As with other initiatives completed late in the Obama presidency, the Trump administration continues to move the country backwards. By implementing a regulatory reset of the rule, Secretary Devos ensured that students remain on the hook for loans from defunct colleges and halts implementation of any of the provision of the 2016 borrower defense rule. But for a passing report of the 18 states suing the Department of Education following the reset of the rule, we would see little analysis of the impact of this move by what some would say is an embattled Secretary.
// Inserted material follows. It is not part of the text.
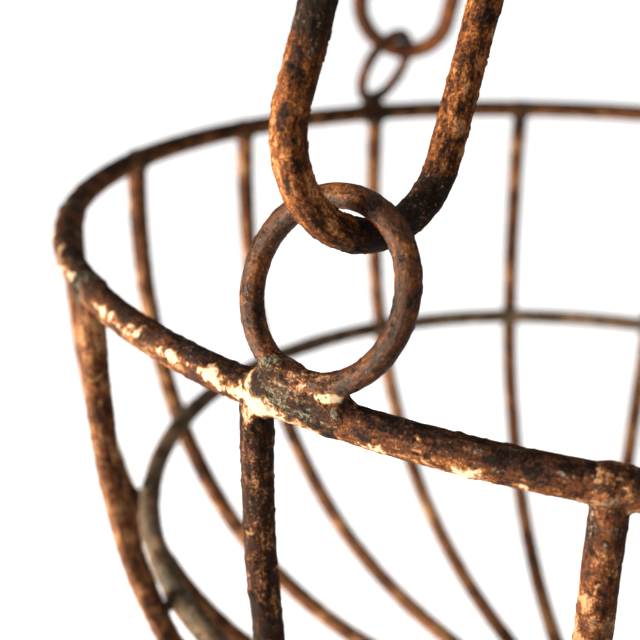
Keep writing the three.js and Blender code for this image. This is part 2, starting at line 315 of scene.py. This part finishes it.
def make_object(name, vertices, faces, material, body, wire_co, wear):
    """A smooth mesh object that rides on a body and carries the coordinates its material reads."""
    mesh = bpy.data.meshes.new(name)
    mesh.from_pydata((vertices * MM).tolist(), [], faces)
    mesh.polygons.foreach_set("use_smooth", [True] * len(mesh.polygons))
    mesh.attributes.new("wire_co", "FLOAT_VECTOR", "POINT").data.foreach_set(
        "vector", wire_co.astype(np.float32).ravel()
    )
    mesh.attributes.new("wear", "FLOAT_COLOR", "POINT").data.foreach_set(
        "color", wear.astype(np.float32).ravel()
    )
    mesh.materials.append(material)
    mesh.update()
    made = bpy.data.objects.new(name, mesh)
    bpy.context.scene.collection.objects.link(made)
    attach(made, body)
    return made


def wobble(line, tangents, normal, amount, seed):
    """The small bends of a wire shaped by hand."""
    aside = np.cross(tangents, normal)
    drift = fractal(line, BEND_LENGTH, 2, seed)[:, None] * aside
    drift += fractal(line, BEND_LENGTH, 2, seed + 5)[:, None] * normal
    return line + amount * drift


def surface_relief(co, wear, scale):
    """How far the rusted surface stands out from the round wire, in millimetres."""
    lumps = LUMP_HEIGHT * fractal(co * [0.5, 1, 1], LUMP_SIZE, 3, 1.0)
    crust = SCALE_HEIGHT * fractal(co, SCALE_SIZE, 3, 2.0)
    scabs = SCAB_HEIGHT * smooth_step(fractal(co, SCAB_SIZE, 4, 3.0), 0.25, 0.42)
    pits = PIT_DEPTH * wear[:, 3]
    torn_paint = wear[:, 0] + 0.9 * fractal(co, FLAKE_EDGE_SIZE, 4, 4.0)
    flakes = FLAKE_HEIGHT * smooth_step(torn_paint, 0.42, 0.56)
    return scale * (lumps + crust + scabs - pits + flakes) - SKIN_SINK


def pit_field(co):
    """Clusters of small pits: one where a pit is deepest."""
    cluster = smooth_step(fractal(co, PIT_CLUSTER_SIZE, 2, 11.0), -0.1, 0.35)
    return cluster * smooth_step(fractal(co, PIT_SIZE, 3, 12.0), 0.22, 0.5)


def sweep(
    name, node, line, normal, wire, look, detail=PLAIN, closed=True, body="frame", relief=1.0, bend=0.0
):
    """Draws one wire as a skin round its centreline and lets it stand for its CAD node."""
    step, sides = detail
    seed = float(sum(map(ord, name)) % 97)
    line, run = evenly(line, step, closed)
    if closed:
        tangents = unit(np.roll(line, -1, 0) - np.roll(line, 1, 0))
    else:
        tangents = unit(np.gradient(line, axis=0))
    if bend:
        line = wobble(line, tangents, normal, bend, seed)
    radii = wire * (1 + SWELL_SHARE * fractal(line, SWELL_LENGTH, 2, seed + 9))
    if not closed:
        line, run, tangents, radii = with_rounded_ends(line, run, tangents, radii)
    around = (np.arange(sides) + 0.5) * 2 * np.pi / sides
    outward = np.cross(tangents, normal)
    ways = np.cos(around)[None, :, None] * outward[:, None] + np.sin(around)[None, :, None] * normal
    co = np.empty(ways.shape)
    co[..., 0] = run[:, None]
    co[..., 1] = wire * np.cos(around)
    co[..., 2] = wire * np.sin(around)
    co = co.reshape(-1, 3) + seed * 31.0
    spots = (line[:, None] + radii[:, None, None] * ways).reshape(-1, 3)
    facing = ways.reshape(-1, 3)
    wear = look["wear"](spots, facing, co, np.repeat(run, sides))
    wear = np.column_stack([wear, pit_field(co)])
    height = surface_relief(co, wear, relief)
    taper = np.repeat(np.minimum(1, radii / wire), sides)
    spots = spots + facing * (height * taper)[:, None]
    vertices, faces = skin_faces(spots, len(line), sides, closed)
    if not closed:
        co = np.vstack([co, co[:1], co[-1:]])
        wear = np.vstack([wear, wear[:1], wear[-1:]])
    made = make_object(name, vertices, faces, look["material"], body, co, wear)
    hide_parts(node)
    return made


def with_rounded_ends(line, run, tangents, radii):
    """Extra rings that close each cut end of a wire over a worn edge."""
    count = len(END_REACH)
    before = END_REACH * radii[0]
    after = END_REACH * radii[-1]
    head = line[:1] - tangents[:1] * before[:, None]
    tail = line[-1:] + tangents[-1:] * after[:, None]
    line = np.vstack([head[::-1], line[1:-1], tail])
    run = np.concatenate([run[0] - before[::-1], run[1:-1], run[-1] + after])
    first = np.repeat(tangents[:1], count, 0)
    last = np.repeat(tangents[-1:], count, 0)
    tangents = np.vstack([first, tangents[1:-1], last])
    radii = np.concatenate([radii[0] * END_THICKNESS[::-1], radii[1:-1], radii[-1] * END_THICKNESS])
    return line, run, tangents, radii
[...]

For those who say nothing is being done by the Trump administration, I disagree. These measures are not the only things we should question. I don’t hear these questions being asked every day on every television and radio show. Expert analysis of these issues, although not as sexy and salacious as a President unhinged, would cut to the core of who we are and the direction the country is being led. When we put the same energy into these questions we may get answers to those I previously said were unnecessary to ask.